Retype everything from the line that contains "const centre = (handleTip" down to the line that contains "obj.matrix_world = Matrix.Identity(4)", inclusive, without altering or adding anything.

++++++++++

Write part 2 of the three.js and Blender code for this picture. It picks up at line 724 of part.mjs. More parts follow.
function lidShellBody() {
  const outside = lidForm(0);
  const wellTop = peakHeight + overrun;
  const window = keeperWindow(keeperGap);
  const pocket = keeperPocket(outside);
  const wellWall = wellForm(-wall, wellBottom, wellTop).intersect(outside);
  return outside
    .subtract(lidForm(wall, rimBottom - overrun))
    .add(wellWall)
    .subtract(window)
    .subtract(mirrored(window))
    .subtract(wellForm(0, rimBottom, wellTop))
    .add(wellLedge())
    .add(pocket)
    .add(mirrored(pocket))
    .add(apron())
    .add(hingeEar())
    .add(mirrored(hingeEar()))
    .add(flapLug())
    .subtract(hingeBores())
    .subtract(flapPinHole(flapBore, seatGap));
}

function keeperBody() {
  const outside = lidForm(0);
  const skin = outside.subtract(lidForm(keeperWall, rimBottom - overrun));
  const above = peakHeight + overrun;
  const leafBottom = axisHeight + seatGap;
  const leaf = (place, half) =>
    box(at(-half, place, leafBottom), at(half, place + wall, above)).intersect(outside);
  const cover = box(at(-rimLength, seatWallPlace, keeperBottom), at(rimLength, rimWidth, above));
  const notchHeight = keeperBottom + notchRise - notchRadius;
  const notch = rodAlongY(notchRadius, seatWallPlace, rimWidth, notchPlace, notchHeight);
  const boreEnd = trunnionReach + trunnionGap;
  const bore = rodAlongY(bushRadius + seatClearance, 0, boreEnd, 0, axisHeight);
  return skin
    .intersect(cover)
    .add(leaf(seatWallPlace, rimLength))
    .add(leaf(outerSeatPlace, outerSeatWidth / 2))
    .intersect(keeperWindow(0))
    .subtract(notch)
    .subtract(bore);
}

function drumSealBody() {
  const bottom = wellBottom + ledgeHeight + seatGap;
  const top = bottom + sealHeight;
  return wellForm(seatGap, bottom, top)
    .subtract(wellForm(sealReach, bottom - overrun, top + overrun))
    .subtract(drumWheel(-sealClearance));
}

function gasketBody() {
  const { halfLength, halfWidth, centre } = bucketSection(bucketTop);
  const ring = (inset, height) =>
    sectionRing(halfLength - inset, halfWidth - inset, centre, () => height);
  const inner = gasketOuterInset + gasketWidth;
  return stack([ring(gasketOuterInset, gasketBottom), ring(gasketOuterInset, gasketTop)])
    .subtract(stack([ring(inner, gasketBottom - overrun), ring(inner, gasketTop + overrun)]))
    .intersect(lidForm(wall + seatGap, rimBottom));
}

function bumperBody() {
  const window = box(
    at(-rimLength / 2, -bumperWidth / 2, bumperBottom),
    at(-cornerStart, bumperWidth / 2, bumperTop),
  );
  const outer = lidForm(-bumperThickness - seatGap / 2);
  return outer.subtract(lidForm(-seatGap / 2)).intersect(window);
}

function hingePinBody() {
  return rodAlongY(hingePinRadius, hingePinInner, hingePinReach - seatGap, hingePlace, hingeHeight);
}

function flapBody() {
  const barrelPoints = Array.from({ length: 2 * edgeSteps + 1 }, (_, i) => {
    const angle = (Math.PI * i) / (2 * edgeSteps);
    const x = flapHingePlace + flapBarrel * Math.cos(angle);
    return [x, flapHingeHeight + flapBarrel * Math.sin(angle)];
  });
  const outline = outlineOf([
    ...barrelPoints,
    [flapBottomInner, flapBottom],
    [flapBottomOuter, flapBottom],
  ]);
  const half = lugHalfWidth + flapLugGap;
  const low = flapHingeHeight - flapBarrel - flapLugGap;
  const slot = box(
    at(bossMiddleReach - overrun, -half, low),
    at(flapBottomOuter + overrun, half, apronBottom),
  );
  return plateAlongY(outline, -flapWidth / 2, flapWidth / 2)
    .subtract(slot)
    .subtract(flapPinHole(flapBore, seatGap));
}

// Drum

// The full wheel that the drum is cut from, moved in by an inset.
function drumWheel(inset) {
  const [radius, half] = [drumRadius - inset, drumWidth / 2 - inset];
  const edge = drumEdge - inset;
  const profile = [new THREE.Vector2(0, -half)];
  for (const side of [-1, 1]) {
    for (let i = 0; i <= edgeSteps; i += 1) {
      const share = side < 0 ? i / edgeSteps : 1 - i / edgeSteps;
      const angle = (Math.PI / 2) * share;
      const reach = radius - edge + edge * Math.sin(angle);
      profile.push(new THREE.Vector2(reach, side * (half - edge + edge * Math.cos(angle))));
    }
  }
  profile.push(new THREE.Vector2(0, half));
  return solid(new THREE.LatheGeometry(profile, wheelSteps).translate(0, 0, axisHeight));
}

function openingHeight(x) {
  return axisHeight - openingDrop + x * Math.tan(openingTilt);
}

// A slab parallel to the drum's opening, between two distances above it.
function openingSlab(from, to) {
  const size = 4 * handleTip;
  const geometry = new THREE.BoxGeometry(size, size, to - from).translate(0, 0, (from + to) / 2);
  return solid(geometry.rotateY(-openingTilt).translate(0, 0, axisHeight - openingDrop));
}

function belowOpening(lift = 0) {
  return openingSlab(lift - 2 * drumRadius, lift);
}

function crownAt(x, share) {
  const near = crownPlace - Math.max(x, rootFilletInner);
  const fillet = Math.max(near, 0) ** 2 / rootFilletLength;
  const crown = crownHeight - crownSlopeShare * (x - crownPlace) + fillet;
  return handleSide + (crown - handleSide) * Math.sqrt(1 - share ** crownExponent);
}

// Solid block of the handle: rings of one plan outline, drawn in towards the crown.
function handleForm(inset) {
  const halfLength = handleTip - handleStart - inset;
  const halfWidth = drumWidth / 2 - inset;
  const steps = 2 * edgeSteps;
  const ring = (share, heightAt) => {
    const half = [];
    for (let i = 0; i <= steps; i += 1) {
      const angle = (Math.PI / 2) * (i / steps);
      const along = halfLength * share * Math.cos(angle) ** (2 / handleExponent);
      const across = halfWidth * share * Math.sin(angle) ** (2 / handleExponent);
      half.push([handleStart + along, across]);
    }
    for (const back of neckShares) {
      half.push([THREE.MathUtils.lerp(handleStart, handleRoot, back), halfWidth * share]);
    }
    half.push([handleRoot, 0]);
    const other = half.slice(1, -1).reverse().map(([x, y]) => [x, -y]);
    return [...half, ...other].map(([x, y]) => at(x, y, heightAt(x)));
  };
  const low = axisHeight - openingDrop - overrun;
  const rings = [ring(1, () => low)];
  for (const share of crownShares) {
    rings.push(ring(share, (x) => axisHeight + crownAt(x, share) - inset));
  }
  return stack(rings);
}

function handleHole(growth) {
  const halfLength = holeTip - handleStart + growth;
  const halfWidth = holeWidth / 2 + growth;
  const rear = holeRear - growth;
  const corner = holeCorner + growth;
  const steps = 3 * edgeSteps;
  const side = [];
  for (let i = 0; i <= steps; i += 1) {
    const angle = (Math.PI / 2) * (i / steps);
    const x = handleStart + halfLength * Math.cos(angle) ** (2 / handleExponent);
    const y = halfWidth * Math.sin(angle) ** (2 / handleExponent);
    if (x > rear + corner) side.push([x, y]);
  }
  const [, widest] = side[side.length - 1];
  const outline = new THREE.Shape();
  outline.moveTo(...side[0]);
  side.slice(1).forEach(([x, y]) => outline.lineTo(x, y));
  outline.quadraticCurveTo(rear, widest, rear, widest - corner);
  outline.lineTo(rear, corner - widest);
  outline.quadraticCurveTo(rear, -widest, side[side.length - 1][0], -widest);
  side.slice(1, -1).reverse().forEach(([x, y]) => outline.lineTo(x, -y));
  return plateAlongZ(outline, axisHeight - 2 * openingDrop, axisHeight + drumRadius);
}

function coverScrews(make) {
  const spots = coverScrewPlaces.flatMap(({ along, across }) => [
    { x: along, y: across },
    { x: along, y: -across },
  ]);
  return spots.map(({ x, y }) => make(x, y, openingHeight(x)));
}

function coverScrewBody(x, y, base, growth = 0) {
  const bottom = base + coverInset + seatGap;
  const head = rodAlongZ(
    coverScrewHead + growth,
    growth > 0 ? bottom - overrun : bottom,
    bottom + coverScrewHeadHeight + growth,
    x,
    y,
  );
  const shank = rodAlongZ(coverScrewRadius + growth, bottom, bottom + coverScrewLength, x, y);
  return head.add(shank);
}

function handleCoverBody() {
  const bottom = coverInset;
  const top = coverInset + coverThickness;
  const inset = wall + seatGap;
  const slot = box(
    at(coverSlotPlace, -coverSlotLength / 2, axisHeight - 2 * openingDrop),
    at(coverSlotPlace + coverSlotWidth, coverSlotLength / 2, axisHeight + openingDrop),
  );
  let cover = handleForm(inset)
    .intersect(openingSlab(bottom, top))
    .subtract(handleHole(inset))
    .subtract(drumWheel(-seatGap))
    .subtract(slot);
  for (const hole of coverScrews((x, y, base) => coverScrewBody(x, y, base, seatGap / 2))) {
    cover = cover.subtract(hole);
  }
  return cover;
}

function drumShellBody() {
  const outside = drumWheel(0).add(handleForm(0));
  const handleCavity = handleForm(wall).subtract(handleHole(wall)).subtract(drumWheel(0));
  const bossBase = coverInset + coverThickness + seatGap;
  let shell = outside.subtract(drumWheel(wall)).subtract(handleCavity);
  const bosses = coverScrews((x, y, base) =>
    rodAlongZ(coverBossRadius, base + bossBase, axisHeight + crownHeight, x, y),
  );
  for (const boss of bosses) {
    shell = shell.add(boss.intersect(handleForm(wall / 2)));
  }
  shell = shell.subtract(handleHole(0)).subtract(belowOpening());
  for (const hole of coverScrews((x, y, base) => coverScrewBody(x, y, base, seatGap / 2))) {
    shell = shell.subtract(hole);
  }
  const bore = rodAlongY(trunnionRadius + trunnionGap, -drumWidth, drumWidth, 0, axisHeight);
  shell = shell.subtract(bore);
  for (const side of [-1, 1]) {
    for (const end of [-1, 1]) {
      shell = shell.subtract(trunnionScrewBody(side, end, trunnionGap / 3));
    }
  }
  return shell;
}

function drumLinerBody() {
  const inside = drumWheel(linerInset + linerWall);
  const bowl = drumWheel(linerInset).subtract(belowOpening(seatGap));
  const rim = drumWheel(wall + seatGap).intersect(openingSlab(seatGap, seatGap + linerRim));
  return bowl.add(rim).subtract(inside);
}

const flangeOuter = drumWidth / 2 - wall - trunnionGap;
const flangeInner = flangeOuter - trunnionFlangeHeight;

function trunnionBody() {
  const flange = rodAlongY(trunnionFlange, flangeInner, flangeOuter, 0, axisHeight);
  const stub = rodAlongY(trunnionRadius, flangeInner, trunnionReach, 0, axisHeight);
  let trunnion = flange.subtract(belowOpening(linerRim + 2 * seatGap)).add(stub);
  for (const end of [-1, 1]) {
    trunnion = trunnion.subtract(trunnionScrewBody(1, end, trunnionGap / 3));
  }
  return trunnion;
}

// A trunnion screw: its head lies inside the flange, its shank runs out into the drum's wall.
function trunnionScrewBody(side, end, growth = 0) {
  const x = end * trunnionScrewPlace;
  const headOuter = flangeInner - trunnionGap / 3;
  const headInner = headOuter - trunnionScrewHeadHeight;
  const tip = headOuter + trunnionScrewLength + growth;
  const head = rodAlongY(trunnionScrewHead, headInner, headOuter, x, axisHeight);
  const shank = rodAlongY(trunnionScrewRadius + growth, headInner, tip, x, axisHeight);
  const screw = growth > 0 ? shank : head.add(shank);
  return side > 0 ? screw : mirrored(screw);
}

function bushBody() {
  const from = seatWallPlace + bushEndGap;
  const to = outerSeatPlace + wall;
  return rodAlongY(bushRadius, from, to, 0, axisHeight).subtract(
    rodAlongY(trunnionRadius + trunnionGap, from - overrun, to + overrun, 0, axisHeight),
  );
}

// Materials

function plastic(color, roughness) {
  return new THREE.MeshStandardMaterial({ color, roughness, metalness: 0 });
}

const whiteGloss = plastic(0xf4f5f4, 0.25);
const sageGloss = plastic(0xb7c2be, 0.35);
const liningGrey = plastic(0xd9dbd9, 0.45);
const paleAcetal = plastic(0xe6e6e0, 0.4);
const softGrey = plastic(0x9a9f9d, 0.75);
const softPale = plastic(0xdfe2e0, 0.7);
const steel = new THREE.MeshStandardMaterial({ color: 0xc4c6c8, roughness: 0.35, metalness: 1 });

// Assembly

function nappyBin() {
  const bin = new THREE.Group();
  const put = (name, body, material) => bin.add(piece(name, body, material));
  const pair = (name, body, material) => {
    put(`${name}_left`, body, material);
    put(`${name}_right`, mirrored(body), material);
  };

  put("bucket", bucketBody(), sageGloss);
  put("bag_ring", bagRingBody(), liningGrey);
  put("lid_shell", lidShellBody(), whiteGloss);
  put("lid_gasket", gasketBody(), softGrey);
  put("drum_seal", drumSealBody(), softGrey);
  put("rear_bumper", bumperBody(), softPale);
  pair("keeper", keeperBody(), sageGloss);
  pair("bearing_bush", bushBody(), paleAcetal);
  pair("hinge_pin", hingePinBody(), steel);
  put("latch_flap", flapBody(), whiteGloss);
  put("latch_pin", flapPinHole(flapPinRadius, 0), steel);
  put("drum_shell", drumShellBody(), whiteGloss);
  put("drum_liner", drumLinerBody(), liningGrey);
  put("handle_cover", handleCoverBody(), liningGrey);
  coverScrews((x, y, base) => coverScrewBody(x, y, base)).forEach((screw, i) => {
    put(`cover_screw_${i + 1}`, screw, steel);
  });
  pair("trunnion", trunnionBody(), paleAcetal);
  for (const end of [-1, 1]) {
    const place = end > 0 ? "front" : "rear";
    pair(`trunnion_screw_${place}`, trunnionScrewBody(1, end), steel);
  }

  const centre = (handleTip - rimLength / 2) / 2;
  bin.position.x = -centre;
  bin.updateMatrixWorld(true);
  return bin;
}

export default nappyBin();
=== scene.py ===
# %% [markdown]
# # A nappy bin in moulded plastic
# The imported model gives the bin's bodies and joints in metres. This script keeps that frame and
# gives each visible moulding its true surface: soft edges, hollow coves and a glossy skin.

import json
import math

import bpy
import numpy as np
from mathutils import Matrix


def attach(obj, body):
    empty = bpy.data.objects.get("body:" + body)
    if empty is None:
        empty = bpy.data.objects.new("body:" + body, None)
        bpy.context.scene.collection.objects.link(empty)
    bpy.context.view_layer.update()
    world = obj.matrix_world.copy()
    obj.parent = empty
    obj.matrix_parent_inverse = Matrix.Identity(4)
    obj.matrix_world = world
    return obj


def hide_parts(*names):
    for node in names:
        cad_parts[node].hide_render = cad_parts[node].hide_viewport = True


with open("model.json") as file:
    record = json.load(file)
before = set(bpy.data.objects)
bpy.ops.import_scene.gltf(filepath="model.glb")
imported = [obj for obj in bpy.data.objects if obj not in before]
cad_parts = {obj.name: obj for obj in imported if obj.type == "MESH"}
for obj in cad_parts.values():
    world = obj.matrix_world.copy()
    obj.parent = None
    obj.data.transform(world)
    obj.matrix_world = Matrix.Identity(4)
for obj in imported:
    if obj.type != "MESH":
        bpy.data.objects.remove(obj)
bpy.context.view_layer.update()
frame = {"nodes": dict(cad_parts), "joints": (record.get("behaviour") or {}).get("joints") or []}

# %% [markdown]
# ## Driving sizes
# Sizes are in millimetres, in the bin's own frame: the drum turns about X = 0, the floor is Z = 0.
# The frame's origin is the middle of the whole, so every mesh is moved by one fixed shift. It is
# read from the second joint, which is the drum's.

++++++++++

● **THE ANSWER**
  const centre = (handleTip - rimLength / 2) / 2;
  bin.position.x = -centre;
  bin.updateMatrixWorld(true);
  return bin;
}

export default nappyBin();
=== scene.py ===
# %% [markdown]
# # A nappy bin in moulded plastic
# The imported model gives the bin's bodies and joints in metres. This script keeps that frame and
# gives each visible moulding its true surface: soft edges, hollow coves and a glossy skin.

import json
import math

import bpy
import numpy as np
from mathutils import Matrix


def attach(obj, body):
    empty = bpy.data.objects.get("body:" + body)
    if empty is None:
        empty = bpy.data.objects.new("body:" + body, None)
        bpy.context.scene.collection.objects.link(empty)
    bpy.context.view_layer.update()
    world = obj.matrix_world.copy()
    obj.parent = empty
    obj.matrix_parent_inverse = Matrix.Identity(4)
    obj.matrix_world = world
    return obj


def hide_parts(*names):
    for node in names:
        cad_parts[node].hide_render = cad_parts[node].hide_viewport = True


with open("model.json") as file:
    record = json.load(file)
before = set(bpy.data.objects)
bpy.ops.import_scene.gltf(filepath="model.glb")
imported = [obj for obj in bpy.data.objects if obj not in before]
cad_parts = {obj.name: obj for obj in imported if obj.type == "MESH"}
for obj in cad_parts.values():
    world = obj.matrix_world.copy()
    obj.parent = None
    obj.data.transform(world)
    obj.matrix_world = Matrix.Identity(4)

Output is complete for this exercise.